Numerous studies show that if you smile, regardless of how you feel, your mood will be elevated. You can also cause others to smile, elevating their moods as well. There are physiological reasons for this that I won’t get into here. What I want to focus on is that the act influences the emotions. The same is true of our words. What we speak will greatly influence our feelings.
My post, Words: The Heart’s Mirror, reflects on how our words deem us to be trustworthy or not. How scripture tells us to be encouraging in our speech and that what we say is an indicator of what is in our hearts. Now I want to ponder the emotional consequences of our words.
“The words of a wise man win him favor, but the lips of a fool consume him.” (Ecclesiastes 10:12, ESV)
I had a situation years ago where a friend, for whom I care deeply, was being treated miserably by their spouse. I was furious. I felt helpless, and in my frustration I vented to my husband. Regularly. I figured that as long as it stayed between us, I was doing no harm. After all, biblically we are one, right? My words could certainly not be construed as gossip so I was spiritually in the clear, I reasoned.
One day I came to a startling realization. I hated my friend’s spouse. I mean really, truly, wish-this-person-would-die, hated this person. It made me feel ugly. And then I just felt unbearably sad.
My foolish lips were indeed consuming me; filling me with bitterness and rage that rendered me useless to my Lord.
Even more, I could see that I had made my husband hate this person too.

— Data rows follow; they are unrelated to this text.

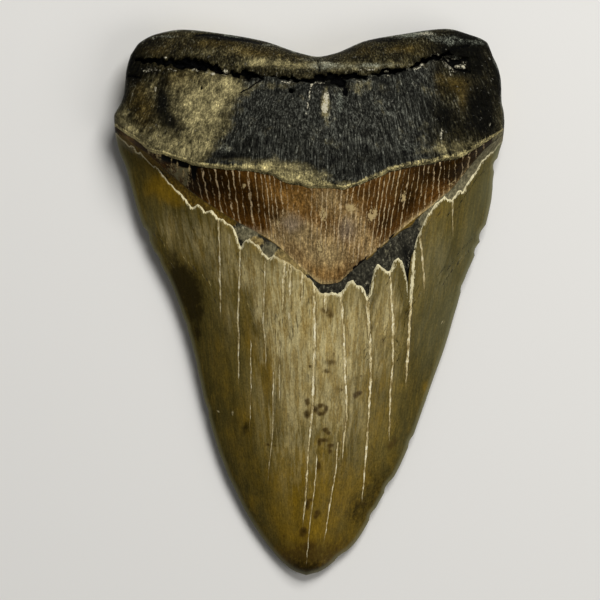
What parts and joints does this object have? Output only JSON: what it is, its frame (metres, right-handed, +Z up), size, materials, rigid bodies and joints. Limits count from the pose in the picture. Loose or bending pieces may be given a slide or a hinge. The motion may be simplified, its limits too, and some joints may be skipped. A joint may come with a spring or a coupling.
{
  "type": "fossil shark tooth",
  "caption": "Large triangular fossil shark tooth with a two-lobed root, lying flat with its bulging inner face up.",
  "frame": {"origin": "middle of the outline's box, on the surface that the flat labial face rests on", "axes": "+X across the tooth to the right, +Y from the tip to the root, +Z up out of the bulging lingual face"},
  "size_m": [0.1056, 0.1476, 0.0302],
  "materials": {
    "fossil": "glossy olive-tan enamel crown, matt charcoal root"
  },
  "bodies": {
    "root": {"tooth": "fossil"}
  },
  "joints": []
}
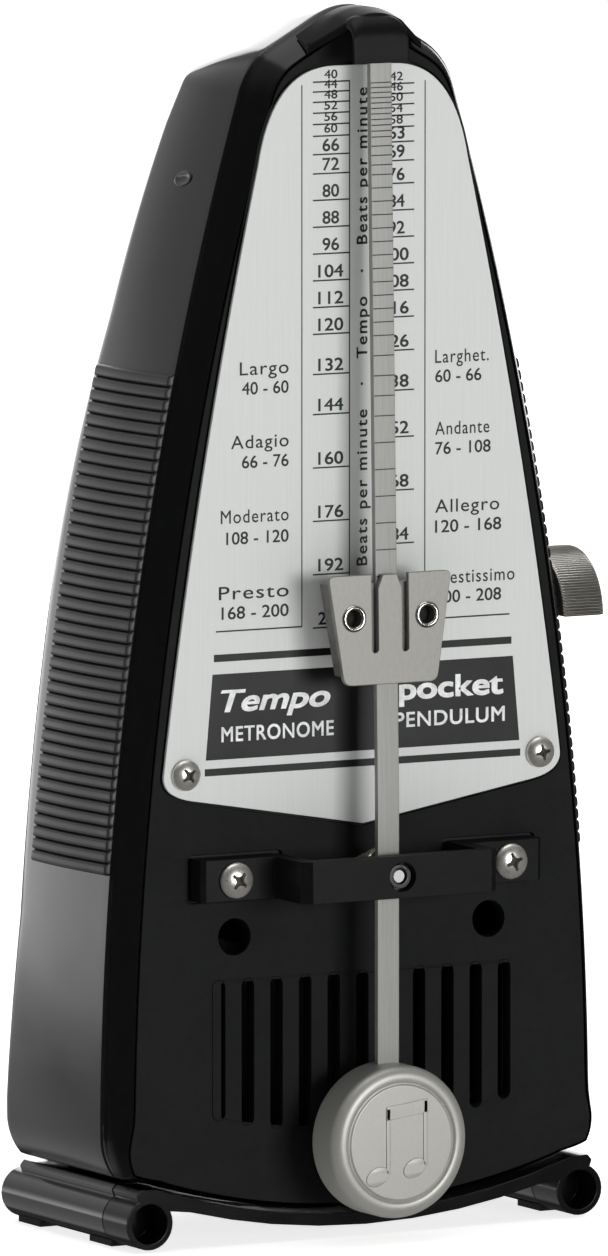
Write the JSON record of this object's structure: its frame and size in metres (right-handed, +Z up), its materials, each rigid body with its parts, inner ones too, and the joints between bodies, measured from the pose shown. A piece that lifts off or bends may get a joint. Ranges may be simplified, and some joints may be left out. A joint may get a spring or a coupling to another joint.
{
  "type": "metronome",
  "caption": "Pocket pendulum metronome: tapering black case, printed scale plate, exposed swinging rod with sliding tempo weight, round counterweight and side winding key.",
  "frame": {"origin": "centre of the footprint, on the surface that the metronome stands on", "axes": "+Z up, +Y towards the back of the case, +X towards the winding key"},
  "size_m": [0.0768, 0.0444, 0.16],
  "materials": {
    "gloss_black": "glossy black moulded plastic",
    "matte_black": "fine-textured matte black plastic",
    "scale_aluminium": "vertically brushed, printed in black",
    "satin_steel": "satin steel strip with engraved marks",
    "satin_nickel": "satin nickel plating",
    "bright_nickel": "bright nickel plating",
    "cast_zinc": "dark cast metal, as cast",
    "brass": "turned and stamped brass",
    "steel": "plain steel",
    "rubber": "soft black rubber"
  },
  "bodies": {
    "case": {"housing": "gloss_black", "front_frame": "gloss_black", "base_front": "gloss_black", "base_rear": "gloss_black", "front_panel": "matte_black", "rod_catch": "matte_black", "pendulum_bridge": "matte_black", "key_collar": "matte_black", "foot_pad_front_left": "rubber", "foot_pad_front_right": "rubber", "foot_pad_rear_left": "rubber", "foot_pad_rear_right": "rubber", "scale_plate": "scale_aluminium", "scale_screw_left": "bright_nickel", "bridge_screw_left": "bright_nickel", "housing_screw_left": "steel", "movement_plate_left": "brass", "scale_screw_right": "bright_nickel", "bridge_screw_right": "bright_nickel", "housing_screw_right": "steel", "movement_plate_right": "brass", "bridge_bush": "brass", "axle_cock": "brass", "crown_potence": "brass", "click_pin": "steel", "click_spring": "steel", "pillar_1": "brass", "pillar_screw_1": "steel", "pillar_2": "brass", "pillar_screw_2": "steel", "pillar_3": "brass", "pillar_screw_3": "steel", "pillar_4": "brass", "pillar_screw_4": "steel"},
    "pendulum": {"pendulum_rod": "satin_steel", "counterweight": "satin_nickel", "pendulum_hub": "brass", "pendulum_axle": "steel"},
    "tempo_weight": {"tempo_weight_face": "satin_nickel", "tempo_weight_body": "cast_zinc", "tempo_rivet_left": "bright_nickel", "tempo_rivet_right": "bright_nickel"},
    "winding": {"winding_key": "satin_nickel", "winding_arbor": "steel", "ratchet_wheel": "steel"},
    "click": {"click": "steel"},
    "barrel": {"mainspring_barrel": "brass", "barrel_lid": "brass", "mainspring": "steel"},
    "second_shaft": {"second_arbor": "steel", "second_wheel": "brass"},
    "third_shaft": {"third_arbor": "steel", "third_wheel": "brass"},
    "crown_shaft": {"crown_arbor": "steel", "crown_wheel": "brass"}
  },
  "joints": [
    {"name": "pendulum_swing", "type": "hinge", "parent": "case", "child": "pendulum", "pos_m": [-0.00143, -0.01135, 0.048], "axis": [0, 1, 0], "range_deg": [-22, 22]},
    {"name": "tempo_weight_slide", "type": "slide", "parent": "pendulum", "child": "tempo_weight", "axis": [0, 0.023, 0.9997], "range_m": [-0.005, 0.0635]},
    {"name": "winding_turn", "type": "hinge", "parent": "case", "child": "winding", "pos_m": [0.03558, 0.00315, 0.083], "axis": [1, 0, 0], "continuous": true},
    {"name": "click_lift", "type": "hinge", "parent": "case", "child": "click", "pos_m": [0.01328, 0.01235, 0.0862], "axis": [1, 0, 0], "range_deg": [-12, 0], "stiffness_Nm_per_rad": 0.0005},
    {"name": "barrel_turn", "type": "hinge", "parent": "case", "child": "barrel", "pos_m": [-0.00143, 0.00315, 0.083], "axis": [1, 0, 0], "continuous": true},
    {"name": "second_turn", "type": "hinge", "parent": "case", "child": "second_shaft", "pos_m": [0.00358, 0.00315, 0.06971], "axis": [1, 0, 0], "continuous": true},
    {"name": "third_turn", "type": "hinge", "parent": "case", "child": "third_shaft", "pos_m": [0.00358, 0.00315, 0.05863], "axis": [1, 0, 0], "continuous": true},
    {"name": "crown_turn", "type": "hinge", "parent": "case", "child": "crown_shaft", "pos_m": [0.00358, 0.00315, 0.048], "axis": [1, 0, 0], "continuous": true}
  ],
  "couplings": [
    {"joint": "second_turn", "follows": "barrel_turn", "ratio": -4},
    {"joint": "third_turn", "follows": "barrel_turn", "ratio": 16},
    {"joint": "crown_turn", "follows": "barrel_turn", "ratio": -48}
  ]
}
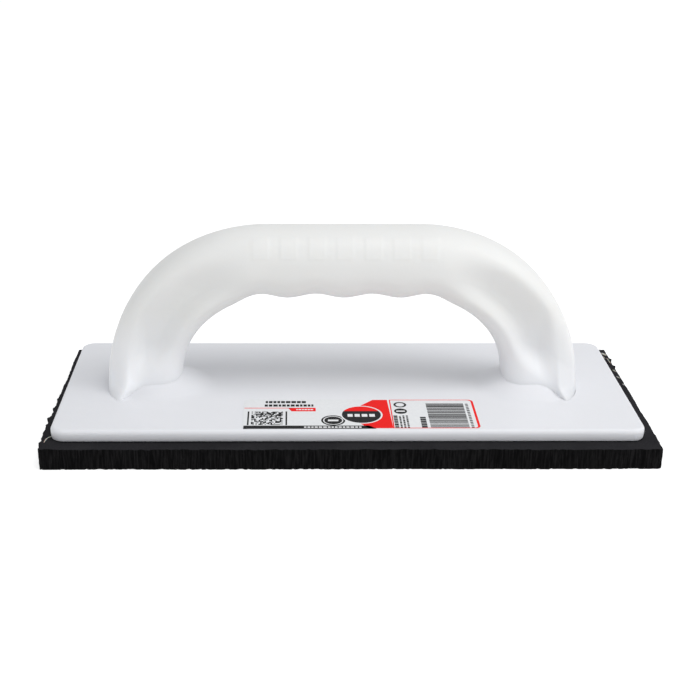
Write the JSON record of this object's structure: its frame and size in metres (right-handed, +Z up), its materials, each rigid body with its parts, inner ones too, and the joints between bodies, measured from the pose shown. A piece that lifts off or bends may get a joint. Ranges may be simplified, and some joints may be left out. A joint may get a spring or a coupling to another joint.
{
  "type": "rubber hand float",
  "caption": "Flat hand float: a rectangular black rubber pad glued under a white moulded plate with raised seats, and a white bow handle with finger grooves screwed on top.",
  "frame": {"origin": "centre of the rubber pad's working face, on the surface the float stands on", "axes": "+X along the float, +Y across it towards the side without the label, +Z up from the working face to the handle"},
  "size_m": [0.28, 0.12, 0.0953],
  "materials": {
    "pad_rubber": "matte black cellular rubber, knife-cut edges",
    "adhesive": "whitish dried contact adhesive",
    "plate_plastic": "white moulded polyethylene, satin",
    "handle_plastic": "natural white polyethylene, slightly translucent satin",
    "screw_steel": "zinc-plated steel",
    "label_film": null
  },
  "bodies": {
    "root": {"rubber_pad": "pad_rubber", "contact_adhesive": "adhesive", "base_plate": "plate_plastic", "handle": "handle_plastic", "handle_screws": "screw_steel", "label": "label_film"}
  },
  "joints": []
}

My venting had become more and more consuming. Like a disease, it was spreading; infecting my husband, my relationship with my friend, and even spilling over into unrelated areas of thought.
My whole view of the world was being colored by my verbal rampages on a single issue.
It was sobering. I felt my Lord telling me to stop. Verbally vomiting on my husband had only fueled my resentment. I needed to bring my animosity, my grief, my vicious thoughts, to Jesus. Only Jesus. At first it felt strange, almost sacrilegious to pray: “Alright Lord, I really hate _____. If you want me to love this person, you’ll have to do it through me, ‘cause I’m just not feelin’ it.”
Thankfully, Jesus is big enough to handle my foolishness and He answered almost immediately. I still felt angry, frustrated, and powerless in this situation. However, I also began seeing this person with compassion. I was able to take the negative emotions and leave them with Jesus before they spilled out in words. I felt incredibly unburdened.
I no longer carried the weight of hatred.
Interestingly, my husband’s feelings softened as well. Amazing what happens when the verbal vomit gets cleaned up, yes? I’m so grateful and humbled that my Lord stopped me before this infection had spread any further.
Like smiles or like disease, our words are contagious. Are you affecting or infecting those in your sphere?